Rights advocates have slammed United States President Joe Biden for referring to an undocumented immigrant as “an illegal” during his State of the Union address, accusing him of echoing the dehumanising rhetoric of his predecessor Donald Trump.
During Thursday’s speech at the US Capitol, Biden was heckled by Republicans over the killing of Laken Riley, a 22-year-old woman who was allegedly murdered by an undocumented immigrant.
Riley’s death has become a rallying cry for conservatives. “[Laken] Riley, an innocent young woman who was killed by an illegal. That’s right — but how many thousands of people are being killed by ‘legals’? To her parents I say, my heart goes out to you,” Biden said.
Rights advocates and progressive lawmakers have long condemned the use of the term “illegal” to refer to human beings who do not have immigration status in the US or who cross the border without permits in search of asylum.
“We remind President Biden that no human being is illegal –– and dangerous rhetoric inevitably leads to more violence against our community,” said Faisal Al-Juburi, chief external affairs officer at RAICES, an immigrant support and advocacy group in Texas.
Let me be clear: No human being is illegal.
— Ilhan Omar (@IlhanMN) March 8, 2024
Members from Biden’s own Democratic Party also condemned the president’s comment.
“Let me be clear: No human being is illegal,” Congresswoman Ilhan Omar wrote in a widely shared post on the social media platform X.
Joaquin Castro, a Democratic congressman from Texas, said that, while Biden’s address had “a lot of good” in it, “his rhetoric about immigrants was incendiary and wrong”.
“The rhetoric President Biden used tonight was dangerously close to language from Donald Trump that puts a target on the backs of Latinos everywhere,” Castro wrote on social media.
“Democrats shouldn’t be taking our cues from MAGA extremism,” he added, referring to Trump’s Make America Great Again movement.
The former Republican president — and presumed 2024 GOP nominee — pursued staunch anti-immigration policies during his term in the White House, including restrictions on the ability of asylum seekers to seek protection in the US.
Trump also continues to regularly use anti-immigrant rhetoric as he campaigns for a second term in the White House. He is widely expected to once again face off against Biden in November’s general election.

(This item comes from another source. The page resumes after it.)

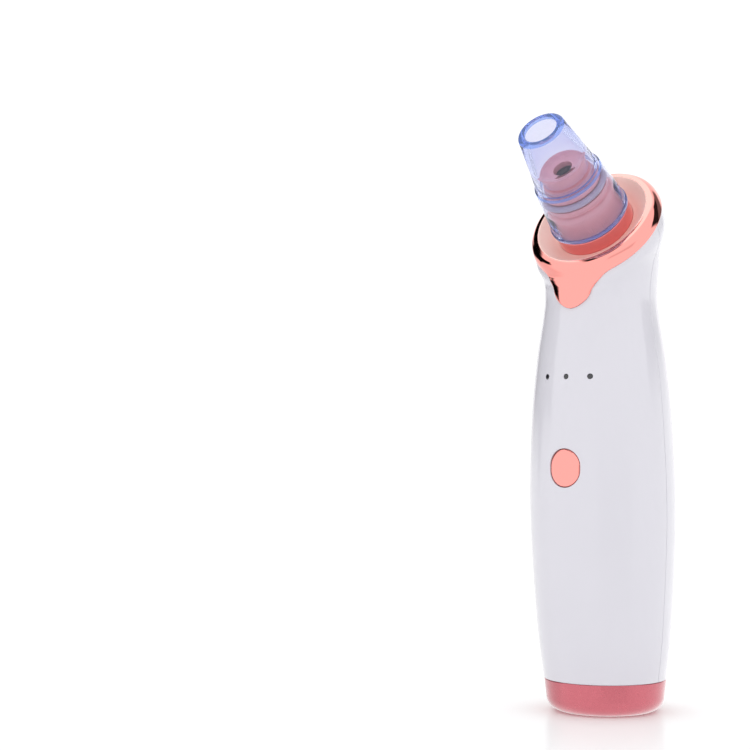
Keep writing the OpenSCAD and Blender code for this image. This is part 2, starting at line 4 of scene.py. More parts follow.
import bmesh
import bpy
import numpy as np
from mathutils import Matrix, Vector


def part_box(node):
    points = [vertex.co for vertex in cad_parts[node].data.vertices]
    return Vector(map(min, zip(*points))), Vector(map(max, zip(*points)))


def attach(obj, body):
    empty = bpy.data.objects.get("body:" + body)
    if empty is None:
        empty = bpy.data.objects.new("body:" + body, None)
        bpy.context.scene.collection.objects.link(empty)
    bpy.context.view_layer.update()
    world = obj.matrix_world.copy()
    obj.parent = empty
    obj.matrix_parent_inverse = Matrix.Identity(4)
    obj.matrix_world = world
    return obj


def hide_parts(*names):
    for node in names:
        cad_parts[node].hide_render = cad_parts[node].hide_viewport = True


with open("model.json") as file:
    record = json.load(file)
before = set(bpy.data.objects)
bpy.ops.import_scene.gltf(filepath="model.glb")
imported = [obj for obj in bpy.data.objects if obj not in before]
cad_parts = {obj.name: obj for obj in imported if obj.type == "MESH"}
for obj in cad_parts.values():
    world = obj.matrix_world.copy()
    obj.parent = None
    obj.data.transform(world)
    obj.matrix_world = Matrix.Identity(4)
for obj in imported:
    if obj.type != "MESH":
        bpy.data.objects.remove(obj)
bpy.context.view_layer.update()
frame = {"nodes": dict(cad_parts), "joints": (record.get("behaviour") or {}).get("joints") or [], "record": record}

MM = 0.001


# ---------------------------------------------------------------- places from the frame

joints = {joint["name"]: joint for joint in frame["joints"]}
mounts = {mount["name"]: mount for mount in frame["record"]["mounts"]}

# The nozzle's own frame: its axis, its front direction and its origin, in millimetres
NOZZLE_AXIS = np.array(joints["tip_pull"]["axis"])
NOZZLE_TILT = math.degrees(math.acos(NOZZLE_AXIS[2]))
MOUTH_MIDDLE_T = 45.7
NOZZLE_FRONT = np.array([
    0, -math.cos(math.radians(NOZZLE_TILT)), -math.sin(math.radians(NOZZLE_TILT))])
NOZZLE_ORIGIN = np.array(mounts["suction_mouth"]["pos_m"]) / MM - MOUTH_MIDDLE_T * NOZZLE_AXIS

# Lengths in millimetres. A name ending in _T is a distance along the nozzle, and in _Z a height.
CAP_SEAM_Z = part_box("front_shell")[0].z / MM
BELLY_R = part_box("front_shell")[1].x / MM
WALL = 1.8
RING_T = 4.7
RING_R = 21.5
COLLAR_R = RING_R - 0.3
RIM_R = 19
FACE_R = 18.0
BOSS_R = 12.4
BOSS_WAIST_R = 10.95
BOSS_FOOT_T = 4.2
COLLAR_TOP_T = 10.3
SEAL_T = 22.6
# Stretches of the tip painted a deeper blue as light caught along its edges: its skirt's rim, its step and its
# mouth's rim
TIP_EDGES = ((10.4, 10.95), (26.7, 27.5), (46.1, 47))
MOUTH_BORE_R = mounts["suction_mouth"]["dims"]["r_mm"]
SEAL_R = 9.2
SEAL_WIRE_R = 1.05
BUTTON_W = 10.3
BUTTON_H = 11.5
BUTTON_Z = 75.4
BUTTON_GAP = 0.15
LED_Z = 103
LED_PITCH = 7.55
LED_R = 0.8
SLOT_W = 8.8
SLOT_D = 4.0
SLOT_Y = mounts["charge_socket"]["pos_m"][1] / MM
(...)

In a video posted on his Truth Social platform before the State of the Union, Trump attacked migrants and asylum seekers seeking protection in the US as “illegal alien criminals” and promised to oversee “the largest domestic deportation operation in American history” if he is re-elected.

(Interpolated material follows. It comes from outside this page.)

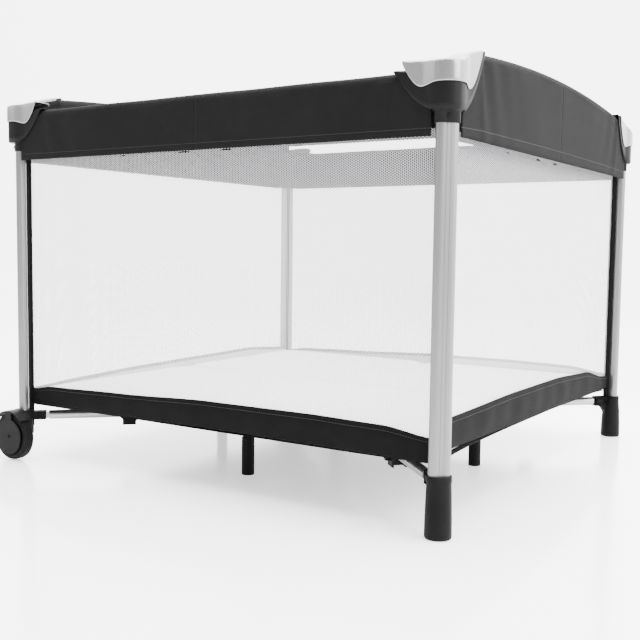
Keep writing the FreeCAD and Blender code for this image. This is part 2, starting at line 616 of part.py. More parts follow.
def build_sides():
    for side, (x, y, ends) in SIDES.items():
        arched = x != 0
        level = "side_level" if arched else "front_level"
        middle_turn = turned(90 if arched else 0)
        at = (f"{x} * half_pitch", f"{y} * half_pitch", 0)
        node(f"latch_{side}", latch(level), at, middle_turn)
        node(f"button_{side}", button(level), at, middle_turn)
        ring_at = (f"{x} * {RING}", f"{y} * {RING}", 0)
        node(f"mid_foot_{side}", mid_foot(), ring_at, middle_turn)
        for end, angle in ends.items():
            sign = {"right": 1, "left": -1, "front": -1, "back": 1}[end]
            corner = (at[0], f"{sign} * half_pitch", 0) if arched else (f"{sign} * half_pitch", at[1], 0)
            rail = arched_rail() if arched else straight_rail()
            node(f"rail_{side}_{end}", rail, corner, turned(angle))
            bar_at = (ring_at[0], f"{sign} * {RING}", 0) if arched else (f"{sign} * {RING}", ring_at[1], 0)
            node(f"bar_{side}_{end}", side_bar(), bar_at, turned(angle))


def build_cloth():
    inside, outside = "half_pitch - wall_in - cloth / 2", "half_pitch - wall_in + cloth / 2"
    walls = cut(square(outside, ("cloth_low + cloth + slip", "wall_top")),
                square(inside, ("0", "wall_top + 1")))
    node("mesh_walls", walls)
    tray = "half_pitch - wall_in + cloth / 2 + slip"
    base = cut(square(f"{tray} + cloth", ("cloth_low", "band_high")),
               square(tray, ("cloth_low + cloth", "band_high + 1")))
    node("base_cloth", base)
    node("mattress", fuse(square("half_pitch - mattress_in", ("cloth_low + cloth + slip", "mattress_high"))))
    covers = [
        put(cover(x != 0), (f"{x} * half_pitch", f"{y} * half_pitch", 0), turned(90 if x else 0))
        for x, y, ends in SIDES.values()
    ]
    node("rail_covers", group(*covers))


def check():
    """Every object built, every node one valid shape."""
    doc.recompute()
    for item in doc.Objects:
        if {"Invalid", "Error"} & set(item.State):
            raise RuntimeError(f"{item.Name} ({item.Label}) failed: {item.State}")
    for item in NODES:
        if item.Shape.isNull() or not item.Shape.isValid() or not item.Shape.Solids:
            raise RuntimeError(f"{item.Label} has no valid solid")


build_corners()
build_sides()
node("hub", hub())
node("centre_foot", fuse(post("hub_post_round", (0, "hub_low"))))
build_cloth()
check()
for item in NODES:
    item.Shape.exportStep(f"parts/{item.Label}.step")
print(len(NODES), "nodes written")
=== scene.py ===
"""Looks of the travel play yard: cloth, mouldings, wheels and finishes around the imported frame."""

import math
from collections import namedtuple

import bpy
import bmesh
from mathutils import Matrix, Vector


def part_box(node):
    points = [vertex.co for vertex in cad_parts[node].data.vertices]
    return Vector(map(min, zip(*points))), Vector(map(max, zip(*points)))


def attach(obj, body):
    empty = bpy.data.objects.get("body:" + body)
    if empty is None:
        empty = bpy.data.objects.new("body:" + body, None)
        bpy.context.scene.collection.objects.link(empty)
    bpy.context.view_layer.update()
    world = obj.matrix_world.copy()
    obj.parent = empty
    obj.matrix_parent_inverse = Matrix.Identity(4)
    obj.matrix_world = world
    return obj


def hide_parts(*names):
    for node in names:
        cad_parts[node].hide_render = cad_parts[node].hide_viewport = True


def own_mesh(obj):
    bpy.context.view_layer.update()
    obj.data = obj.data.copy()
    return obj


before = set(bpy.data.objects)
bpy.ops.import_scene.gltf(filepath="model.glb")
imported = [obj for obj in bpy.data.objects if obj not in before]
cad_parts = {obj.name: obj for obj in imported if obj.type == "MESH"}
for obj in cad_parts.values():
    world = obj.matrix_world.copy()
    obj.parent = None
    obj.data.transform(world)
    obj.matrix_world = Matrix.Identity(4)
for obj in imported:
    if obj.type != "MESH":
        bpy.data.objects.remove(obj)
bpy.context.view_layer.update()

bl_info = {
    "name": "Travel Play Yard",
    "version": (1, 0, 0),
    "blender": (4, 5, 0),
    "location": "3D View > Sidebar > Play Yard",
    "description": "Builds the cloth, mouldings and finishes of a folding play yard",
    "category": "Object",
}


def stands_at(node):
    """Where the middle of a node's box stands on the floor."""
    low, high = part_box(node)
    return Vector(((low.x + high.x) / 2, (low.y + high.y) / 2, 0))


# Places read from the frame, in metres
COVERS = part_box("rail_covers")
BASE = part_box("base_cloth")
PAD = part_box("mattress")
CORNERS = {
    name: stands_at(f"leg_{name}") for name in ("front_right", "front_left", "back_right", "back_left")
}
HALF = CORNERS["front_right"].x
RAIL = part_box("rail_front_right")
BRACKET_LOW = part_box("bracket_front_right")[0].z

# Sizes of the cloth and mouldings, in metres
FRONT_TOP = (RAIL[0].z + RAIL[1].z) / 2 + 0.0165   # top of a straight rail's cover
FLOOR_PIVOT = 0.085                                # height of the floor frame's pivots
UNDER_WING = 0.0038                                # gap from an arched cover to the cap's wing
SHIELD_PROUD = 0.0018                              # the bracket's shield above the cover
LEG_END = 0.0085                                   # from a leg's axis to the ends of a band

UP = Vector((0, 0, 1))
Side = namedtuple("Side", "out ends body")
SIDES = {
    # outward direction, its two corners along +X or +Y, and the body that its wall rides on
    "front": Side(Vector((0, -1, 0)), ("front_left", "front_right"), "front_right"),
    "back": Side(Vector((0, 1, 0)), ("back_left", "back_right"), "back_right"),
    "left": Side(Vector((-1, 0, 0)), ("front_left", "back_left"), "front_left"),
    "right": Side(Vector((1, 0, 0)), ("front_right", "back_right"), "front_right"),
}
OBJECT_COORDINATES = 3   # output of the Texture Coordinate node


# --- Materials

class Wire:
    """An output socket: arithmetic on it adds Math nodes to its material."""

    def __init__(self, finish, socket):
        self.finish, self.socket = finish, socket

    def maths(self, operation, *values):
        return self.finish.node("ShaderNodeMath", {"operation": operation}, dict(enumerate(values)))

    def __add__(self, other):
        return self.maths("ADD", self, other)

    def __sub__(self, other):
        return self.maths("SUBTRACT", self, other)

    def __rsub__(self, other):
        return self.maths("SUBTRACT", other, self)

    def __mul__(self, other):
        return self.maths("MULTIPLY", self, other)

    __radd__, __rmul__ = __add__, __mul__

    def sine(self):
        return self.maths("SINE", self)

    def cosine(self):
        return self.maths("COSINE", self)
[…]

We should not be trying to out-do Republican extremists with cruel and inhumane enforcement policies that fail to keep our communities safe, which is why I have stood against the provisions in the Senate border deal. Instead of surrendering to Republican demands, we must deliver…
— Congresswoman Delia Ramirez (@repdeliaramirez) March 8, 2024
Last year saw new records for irregular border crossings into the US. In the 2023 fiscal year, for example, US Customs and Border Protection documented 1,475,669 “encounters” with migrants and asylum seekers arriving irregularly across the southern border with Mexico. In December alone, there were 301,983 “encounters”.

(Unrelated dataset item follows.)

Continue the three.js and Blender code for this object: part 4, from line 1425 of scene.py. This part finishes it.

That, in turn, has increased political pressure on the Biden administration to act, with Republicans and some Democrats criticising the president for failing to lower the numbers. Observers have said Trump and his allies are trying to make the situation into a winning election issue for the Republican Party.
Against that backdrop, Biden himself has pushed for Congress to pass a spending bill that would tighten border security and create new restrictions on asylum claims. Democrats have accused Republicans of stalling the legislation in a bid to help Trump with his re-election campaign.
During his State of the Union speech on Thursday night, Biden said the bill would allow Washington to hire more border officers and grant him the authority “to temporarily shut down the border when the number of migrants at the border is overwhelming”.
“My Republican friends, you owe it to the American people to get this bill done. We need to act,” he said. “We can fight about the border, or we can fix it. I’m ready to fix it. Send me the border bill now!”
Al-Juburi at RAICES, the immigrant rights group in Texas, said in a statement that Biden “embraced the toughest set of border security reforms we’ve ever seen in this country, formally adopting a more radical anti-immigrant position” in his speech.
“He succumbed to the pressures of a political climate that is increasingly hostile towards immigrant, refugee, and asylum-seeking people and families.”
At tonight’s #SOTU, @POTUS missed an opportunity to distinguish himself from his predecessor on immigration.
Instead, he doubled down on the Senate’s failed border bill & parroted dehumanizing Republican rhetoric about immigrants.
We urge the President to do better.
— National Immigration Law Center (@NILC) March 8, 2024
The National Immigration Law Center also said Biden “missed an opportunity to distinguish himself” from Trump on immigration.
“Instead, he doubled down on the Senate’s failed border bill & parroted dehumanizing Republican rhetoric about immigrants,” the group said on social media, referring to the State of the Union. “We urge the President to do better.”